The big smile the waitress gives you
May be a true expression of her opinion
Or may be her way to atone for glowering
A moment ago at a customer who slurped his coffee
Just the way her cynical second husband slurped his.

Think of the meager tip you left the taxi driver
After the trip from the airport, how it didn’t express
Your judgment about his service but about the snow
That left you feeling the earth a tundra
Only the frugal few could hope to cross.

One might see the actions described above as a sort of correspondence bias. As Eliezer Yudkowsky puts it:

We tend to see far too direct a correspondence between others’ actions and personalities. When we see someone else kick a vending machine for no visible reason, we assume they are “an angry person”. But when you yourself kick the vending machine, it’s because the bus was late, the train was early, your report is overdue, and now the damned vending machine has eaten your lunch money for the second day in a row. Surely, you think to yourself, anyone would kick the vending machine, in that situation.

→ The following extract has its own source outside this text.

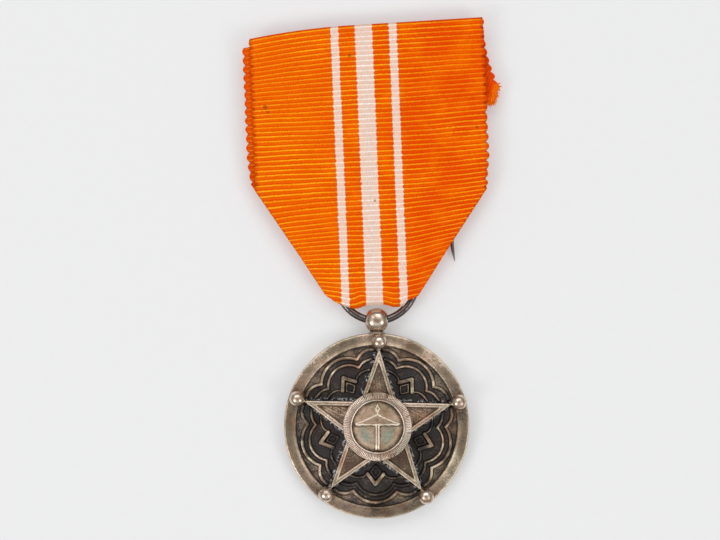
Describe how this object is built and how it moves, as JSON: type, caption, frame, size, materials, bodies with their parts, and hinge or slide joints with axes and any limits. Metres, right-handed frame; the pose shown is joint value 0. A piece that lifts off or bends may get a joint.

We attribute our own actions to our situations, seeing our behaviors as perfectly normal responses to experience. But when someone else kicks a vending machine, we don’t see their past history trailing behind them in the air. We just see the kick, for no reason we know about, and we think this must be a naturally angry person – since they lashed out without any provocation.

Expats must grapple with an exaggerated version of this tendency often. When living in a foreign land, great is the temptation to attribute the (bad) actions of indigenous others to some national disposition: That icy Mädel spurned my advances last night at the club–what typical German brusqueness!